The dankness indicated she was underground. Maybe it was a basement. If so, it was a commercial building or a very old house. Houses in California rarely had basements. The houses in the beach city neighborhood where she’d grown up had crawl spaces. She remembered going to a party at an old house in Claremont when her friend was attending one of the colleges there. The basement was such a novelty for her and her friends that they’d traipsed down for a look, to the amusement of others who enjoyed poking fun at Californians anyway.

Maybe she wasn’t in California.

Along one side of the room were musical instruments—an upright piano, electric organ, drums, and percussion gadgets. There were guitars and basses, electric and acoustic, in stands around the floor, and amplifiers and recording equipment. The space was comfortably furnished with leather easy chairs, couches, and sturdy coffee tables. A large flat-screen television was the centerpiece on one wall. A full-size refrigerator/freezer and a counter with a sink, microwave, and stacks of disposable plates, cups, and cutlery took up another wall.

She craned her head to look behind.
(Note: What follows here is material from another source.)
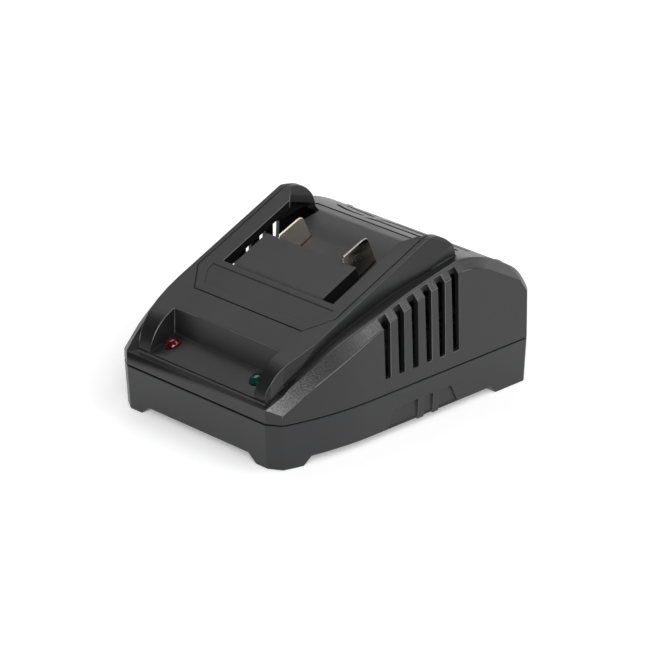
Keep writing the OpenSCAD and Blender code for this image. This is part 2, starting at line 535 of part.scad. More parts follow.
module switching_transistor() color([0.05, 0.05, 0.05]) part() {
    block([-33.2, 56, top_z + 4], [-29, 66, top_z + 13]);
    for (i = [-1 : 1]) block([-31.5, 61 + i * 2.54 - 0.4, top_z], [-30.9, 61 + i * 2.54 + 0.4, top_z + 4.1]);
}
module primary_heat_sink() color([0.7, 0.7, 0.72]) part() {
    block([-36, 50, top_z], [-33.2, 72, top_z + 17]);
    for (i = [0 : 3]) block([-33.3, 50 + i * 1.5, top_z], [-30.2, 50.6 + i * 1.5, top_z + 17]);
}
module transformer_core() color([0.18, 0.18, 0.19]) part() translate([-9, 69, top_z + 3]) difference() {
    block([-3, -14.5, 0], [21, 14.5, 21]);
    block([-4, -9.5, 4.5], [5.2, 9.5, 16.5]);
    block([12.8, -9.5, 4.5], [22, 9.5, 16.5]);
    block([4, -9.5, 4.5], [14, -4.6, 16.5]);
    block([4, 4.6, 4.5], [14, 9.5, 16.5]);
}
module transformer_bobbin() color([0.08, 0.08, 0.08]) part() translate([-9, 69, top_z + 3]) {
    for (z = [4.6, 15.5]) difference() {
        block([-2.9, -9.4, z], [20.9, 9.4, z + 0.9]);
        block([5.1, -4.7, z - 1], [12.9, 4.7, z + 2]);
    }
    // pin rails on both open sides of the core
    for (x = [[-6.4, -3.1], [21.1, 24.4]]) {
        block([x[0], -8, -2], [x[1], 0, 5.5]);
        for (i = [0 : 2]) block([(x[0] + x[1]) / 2 - 0.4, -6.9 + i * 2.5, -3], [(x[0] + x[1]) / 2 + 0.4, -6.1 + i * 2.5, -1.9]);
    }
    block([-6.4, -8, 4.6], [24.4, -4.9, 5.5]);
}
module transformer_winding() color([0.1, 0.09, 0.08]) part() translate([-9, 69, top_z + 3]) difference() {
    block([-2.6, -9.2, 5.55], [20.6, 9.2, 15.45]);
    block([5.1, -4.7, 4.4], [12.9, 4.7, 16.6]);
}
module output_rectifier() color([0.05, 0.05, 0.05]) part() {
    block([27.4, 42, top_z + 4], [31.6, 52, top_z + 13]);
    for (i = [-1 : 1]) block([29, 47 + i * 2.54 - 0.4, top_z], [29.6, 47 + i * 2.54 + 0.4, top_z + 4.1]);
}
module secondary_heat_sink() color([0.7, 0.7, 0.72]) part() {
    block([31.6, 38, top_z], [34.4, 58, top_z + 15]);
    for (i = [0 : 3]) block([28.6, 53.4 + i * 1.5, top_z], [31.7, 54 + i * 1.5, top_z + 15]);
}
module output_capacitors() color([0.1, 0.12, 0.3]) part() for (p = [[4, 32], [16, 32]]) translate([p[0], p[1], top_z]) {
    cylinder(h = 1, r = 4.4, $fn = 48);
    translate([0, 0, 0.9]) cylinder(h = 15, r = 5, $fn = 48);
}
module dip(x, y, w, l, h, n) translate([x, y, top_z]) {
    block([-w / 2, -l / 2, 0.6], [w / 2, l / 2, h]);
    for (s = [-1, 1]) for (i = [0 : n - 1]) translate([s * (w / 2 + 0.1), -(n - 1) * 1.27 + i * 2.54, 0]) block([-0.2, -0.35, 0], [0.2, 0.35, h / 2]);
}
module optocoupler() color([0.9, 0.9, 0.88]) part() dip(-6, 50, 6.4, 4.6, 3.6, 2);
module control_chip() color([0.05, 0.05, 0.05]) part() dip(-12, 30, 6.4, 9.6, 3.8, 4);

upper_housing();
lower_housing();
terminal_holder();
positive_blade();
negative_blade();
red_led();
green_led();
led_leads();
housing_screws();
main_board();
board_screws();
mains_inlet_shell();
mains_inlet_pins();
input_wires();
fuse();
x_capacitor();
choke_core();
choke_winding();
bridge_rectifier();
bulk_capacitor();
switching_transistor();
primary_heat_sink();
transformer_core();
transformer_bobbin();
transformer_winding();
output_rectifier();
secondary_heat_sink();
output_capacitors();
optocoupler();
control_chip();
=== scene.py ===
import bpy, bmesh, math
from mathutils import Vector, Matrix, geometry


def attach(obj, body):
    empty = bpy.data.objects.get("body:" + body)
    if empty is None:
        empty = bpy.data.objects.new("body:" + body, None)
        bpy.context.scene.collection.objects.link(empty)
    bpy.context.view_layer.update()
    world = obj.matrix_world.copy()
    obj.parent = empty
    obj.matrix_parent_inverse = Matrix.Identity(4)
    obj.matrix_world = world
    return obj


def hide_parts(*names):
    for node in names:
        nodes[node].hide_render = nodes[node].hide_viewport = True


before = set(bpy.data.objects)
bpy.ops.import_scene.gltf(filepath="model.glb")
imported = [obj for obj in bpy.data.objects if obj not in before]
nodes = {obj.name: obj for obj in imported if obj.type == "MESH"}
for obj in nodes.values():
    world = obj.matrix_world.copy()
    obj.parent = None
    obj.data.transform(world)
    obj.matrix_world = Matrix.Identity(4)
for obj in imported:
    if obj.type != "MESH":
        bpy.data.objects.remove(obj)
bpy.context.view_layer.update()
scene = bpy.context.scene
MM = 0.001
FRONT = -0.0583          # the front band's place on the row's Y axis
TOP = 0.06


# ---------------------------------------------------------------- meshes
def flat_regions(bm, angle):
    """Number the faces so that faces joined across nearly flat edges share a number."""
    number = {}
    count = 0
    for start in bm.faces:
        if start.index in number:
            continue
        number[start.index] = count
        stack = [start]
        n0 = start.normal.copy()
        while stack:
            f = stack.pop()
            for e in f.edges:
                if len(e.link_faces) != 2:
                    continue
                g = e.link_faces[0] if e.link_faces[1] is f else e.link_faces[1]
                if g.index in number:
                    continue
                if g.normal.angle(n0, 0) < angle or g.calc_area() < 1e-11:
                    number[g.index] = count
                    stack.append(g)
        count += 1
    return number, count


def rebuild(bm, angle=math.radians(0.3)):
    """Every flat region triangulated afresh from its own outline, with no points along its straight sides."""
    bm.verts.index_update()
    bm.faces.index_update()
    bm.normal_update()
    number, count = flat_regions(bm, angle)
    region_faces = [[] for _ in range(count)]
    for f in bm.faces:
        region_faces[number[f.index]].append(f)
    outline = {}
    at = {}
    for e in bm.edges:
        lf = e.link_faces
        ids = [number[f.index] for f in lf]
        if len(lf) != 2 or ids[0] != ids[1]:
            key = (e.verts[0].index, e.verts[1].index)
            outline[key] = ids
            for v in key:
                at.setdefault(v, []).append(key)
    pos = {v.index: v.co.copy() for v in bm.verts}
    # drop points in the middle of straight sides
    changed = True
    while changed:
        changed = False
        for v in list(at):
            keys = at[v]
            if len(keys) != 2:
                continue
            k1, k2 = keys
            if sorted(outline[k1]) != sorted(outline[k2]):
                continue
            a = k1[0] if k1[1] == v else k1[1]
            b = k2[0] if k2[1] == v else k2[1]
            if a == b or any(set(k) == {a, b} for k in at[a]):
                continue
            d1, d2 = pos[v] - pos[a], pos[b] - pos[v]
            if d1.length < 1e-9 or d2.length < 1e-9 or d1.angle(d2) < math.radians(0.25):
                ids = outline[k1]
                for k in (k1, k2):
                    del outline[k]
                at[a].remove(k1)
                at[b].remove(k2)
                del at[v]
                new = (a, b)
                outline[new] = ids
                at[a].append(new)
                at[b].append(new)
                changed = True
    sides = [[] for _ in range(count)]
    for key, ids in outline.items():
        for i in set(ids):
            sides[i].append(key)
    out = bmesh.new()
    made = {}

    def vert(i):
        if i not in made:
            made[i] = out.verts.new(pos[i])
        return made[i]

    tag = out.faces.layers.int.new("region")
    for i in range(count):
        faces = region_faces[i]
        if not sides[i]:
            continue
        big = max(faces, key=lambda f: f.calc_area())
        n = Vector((0, 0, 0))
        for f in faces:
            n += f.normal * f.calc_area()
        n = n.normalized() if n.length > 1e-12 else big.normal
        u = n.orthogonal().normalized()
        w = n.cross(u)
        ids = sorted({v for k in sides[i] for v in k})
        back = {v: k for k, v in enumerate(ids)}
        origin = pos[ids[0]]
        pts = [Vector(((pos[v] - origin).dot(u) * 1000, (pos[v] - origin).dot(w) * 1000)) for v in ids]
        segs = [(back[a], back[b]) for a, b in sides[i]]
        if len(ids) == 3:
            tris = [(0, 1, 2)]
        else:
            rv, re, rf, ov, oe, of_ = geometry.delaunay_2d_cdt(pts, segs, [], 1, 1e-7)
            tris = []
            for f in rf:
                c = (rv[f[0]] + rv[f[1]] + rv[f[2]]) / 3
                inside = False
                for a, b in segs:
                    pa, pb = pts[a], pts[b]
                    if (pa.y > c.y) != (pb.y > c.y) and c.x < (pb.x - pa.x) * (c.y - pa.y) / (pb.y - pa.y) + pa.x:
                        inside = not inside
                if inside:
                    tri = []
                    for k in f:
                        if ov[k]:
                            tri.append(ov[k][0])
                        else:
                            tri = None
                            break
                    if tri and len(set(tri)) == 3:
                        tris.append(tuple(tri))
        for tri in tris:
            vs = [vert(ids[k]) for k in tri]
            a, b, c = (v.co for v in vs)
            if (b - a).cross(c - a).dot(n) < 0:
                vs.reverse()
            try:
                f = out.faces.new(vs)
                f[tag] = i
            except ValueError:
                pass
    out.normal_update()
    return out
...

The opposite side of the room was set up as a gym with racks of dumbbells and barbells, workout benches, top-of-the-line cardio equipment, and more rolling mirrors.

To her right was a bathroom that didn’t have a door. She couldn’t see if there was a tub or shower.

It looked like an upscale frat house.

He paused in his playing to turn the page of music, then resumed.

The sound was muffled and quiet, yet the notes were pure.

She looked around the room again. The unpainted wallboard was caulked along the joints. The ceiling was also covered with wallboard.

The room was soundproofed. The realization alarmed her more than anything she’d seen so far. More than the chained bed. Maybe it was soundproofed because of the music.

Come on, Lisa. Who are you kidding?

Maybe he had a warren of such rooms in which he held women. Maybe he would press her to abduct a girl for him. She wouldn’t be able to do it any more than the drunk woman who’d tried to warn her. What had he done to her?

And there he was. Making music without a care.

She ached all over. As her mind cleared, the pain grew more localized, and there was no denying the source. He’d raped her while she was unconscious. The realization made her recoil, jerking against the restraints. She told herself to calm down. It was a blessing that she hadn’t known what was going on. She feared she wouldn’t be as lucky the next time. Of course, there would be a next time. And a time after that and after that until…

You’ve done it now, Lisa. You’ve really done it to yourself now.

He looked at her. He seemed oblivious to her chains, nudity, and the way she had contorted herself in a grab for dignity. “Do you like music?”